According to the Center for Auto Safety, NHTSA has also ignored a petition concerning rulemaking which requires automakers to submit test data for autonomous vehicles.

The Center is concerned about NHTSA's Automated Vehicle Transparency and Engagement for Safe Testing initiative, referred to as the AV TEST.

As safety investigators at the NTSB recommend stronger actions from NHTSA relating to autonomous technology, NHTSA ignores rulemaking and mandated safety laws and replaces them with voluntary initiatives an automaker can choose to follow or ignore without legal consequences.

According to NHTSA, the AV Test initiative will provide the public with information about self-driving testing operations, regulations and state/local laws.
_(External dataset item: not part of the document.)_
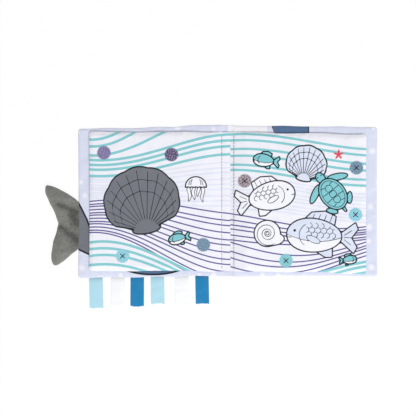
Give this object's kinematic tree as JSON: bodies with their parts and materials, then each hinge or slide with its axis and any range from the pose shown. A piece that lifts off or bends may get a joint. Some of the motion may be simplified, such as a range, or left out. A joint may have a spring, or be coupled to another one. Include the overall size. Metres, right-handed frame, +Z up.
{
  "type": "crinkle cloth book",
  "caption": "Square soft cloth book lying open, with padded covers and crinkle leaves that turn, a stuffed plush fluke at the fore-edge and ribbon tags below.",
  "frame": {"origin": "middle of the spine's outer face, on the surface that the open book lies on", "axes": "+X from the spine towards the back cover's fore-edge, +Y towards the head of the book, +Z up out of the pages"},
  "size_m": [0.3552, 0.1941, 0.0108],
  "materials": {
    "outer_cloth": "printed polyester cloth, matt",
    "lining_cloth": "printed polyester cloth, matt",
    "page_cloth": "printed polyester cloth, matt",
    "wadding": "polyester wadding",
    "crinkle_film": "thin crinkle film",
    "thread": "sewing thread",
    "plush": "short-pile plush",
    "light_blue_ribbon": "satin ribbon",
    "white_ribbon": "satin ribbon",
    "dark_blue_ribbon": "satin ribbon"
  },
  "bodies": {
    "back_cover": {"back_cover_outer_cloth": "outer_cloth", "back_cover_wadding": "wadding", "back_cover_crinkle_film": "crinkle_film", "back_cover_lining": "lining_cloth", "right_page_margin": "page_cloth", "right_binding_stitch": "thread"},
    "spine": {"spine_outer_cloth": "outer_cloth", "spine_lining": "lining_cloth", "gutter_cloth": "page_cloth"},
    "front_cover": {"front_cover_outer_cloth": "outer_cloth", "front_cover_wadding": "wadding", "front_cover_crinkle_film": "crinkle_film", "front_cover_lining": "lining_cloth", "left_page_margin": "page_cloth", "left_binding_stitch": "thread"},
    "left_leaf": {"left_leaf_back_cloth": "page_cloth", "left_leaf_wadding": "wadding", "left_leaf_crinkle_film": "crinkle_film", "left_leaf_front_cloth": "page_cloth"},
    "right_leaf": {"right_leaf_back_cloth": "page_cloth", "right_leaf_wadding": "wadding", "right_leaf_crinkle_film": "crinkle_film", "right_leaf_front_cloth": "page_cloth"},
    "tail": {"tail_top_plush": "plush", "tail_bottom_plush": "plush", "tail_stuffing": "wadding"},
    "ribbon_1": {"ribbon_tag_1": "light_blue_ribbon"},
    "ribbon_2": {"ribbon_tag_2": "white_ribbon"},
    "ribbon_3": {"ribbon_tag_3": "dark_blue_ribbon"},
    "ribbon_4": {"ribbon_tag_4": "light_blue_ribbon"},
    "ribbon_5": {"ribbon_tag_5": "white_ribbon"},
    "ribbon_6": {"ribbon_tag_6": "dark_blue_ribbon"}
  },
  "joints": [
    {"name": "back_cover_close", "type": "hinge", "parent": "spine", "child": "back_cover", "pos_m": [0.005, 0, 0.002], "axis": [0, -1, 0], "range_deg": [0, 90]},
    {"name": "front_cover_close", "type": "hinge", "parent": "spine", "child": "front_cover", "pos_m": [-0.005, 0, 0.002], "axis": [0, 1, 0], "range_deg": [0, 90]},
    {"name": "left_leaf_turn", "type": "hinge", "parent": "front_cover", "child": "left_leaf", "pos_m": [-0.005, 0, 0.0068], "axis": [0, -1, 0], "range_deg": [-176, 0]},
    {"name": "right_leaf_turn", "type": "hinge", "parent": "back_cover", "child": "right_leaf", "pos_m": [0.005, 0, 0.0068], "axis": [0, 1, 0], "range_deg": [-176, 0]},
    {"name": "tail_flop", "type": "hinge", "parent": "front_cover", "child": "tail", "pos_m": [-0.16025, -0.0254, 0.0024], "axis": [0, -1, 0], "range_deg": [-90, 0]},
    {"name": "ribbon_1_lift", "type": "hinge", "parent": "front_cover", "child": "ribbon_1", "pos_m": [-0.14106, -0.08187, 0.0022], "axis": [1, 0, 0], "range_deg": [-100, 0]},
    {"name": "ribbon_2_lift", "type": "hinge", "parent": "front_cover", "child": "ribbon_2", "pos_m": [-0.11753, -0.08121, 0.0022], "axis": [1, 0, 0], "range_deg": [-100, 0]},
    {"name": "ribbon_3_lift", "type": "hinge", "parent": "front_cover", "child": "ribbon_3", "pos_m": [-0.09679, -0.08074, 0.0022], "axis": [1, 0, 0], "range_deg": [-100, 0]},
    {"name": "ribbon_4_lift", "type": "hinge", "parent": "front_cover", "child": "ribbon_4", "pos_m": [-0.07527, -0.08038, 0.0022], "axis": [1, 0, 0], "range_deg": [-100, 0]},
    {"name": "ribbon_5_lift", "type": "hinge", "parent": "front_cover", "child": "ribbon_5", "pos_m": [-0.04926, -0.08011, 0.0022], "axis": [1, 0, 0], "range_deg": [-100, 0]},
    {"name": "ribbon_6_lift", "type": "hinge", "parent": "front_cover", "child": "ribbon_6", "pos_m": [-0.02759, -0.08009, 0.0022], "axis": [1, 0, 0], "range_deg": [-100, 0]}
  ]
}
But according to the Center, the federal actions will provide the public with little or no relevant safety information.

“In the best case scenario this will be a map identifying only those manufacturers who choose to participate. In the worst case it will be a collage of unreliable data masquerading as proof of safety with a veneer of respectability provided by NHTSA’s implicit endorsement.” - Jason Levine, executive director of the Center for Auto Safety

In October 2018, the Center petitioned NHTSA to begin a rulemaking mandating that all companies testing self-driving technology on public roads submit safety information about their vehicles to the government.

The Center points out how NHTSA is supposed to respond to a petition within four months. But more than 21 months have passed since the petition was filed and federal safety regulators are still mum.

NHTSA is allegedly living on hope that autonomous technology is safe in place of science and engineering which are necessary to protect the public.

According to the Center's Levine, "NHTSA must start by requiring the submission of uniform, useful safety and technical information from everyone testing this technology on public roads. Regulatory agencies are established and funded to protect the public, not merely cheerlead for industry."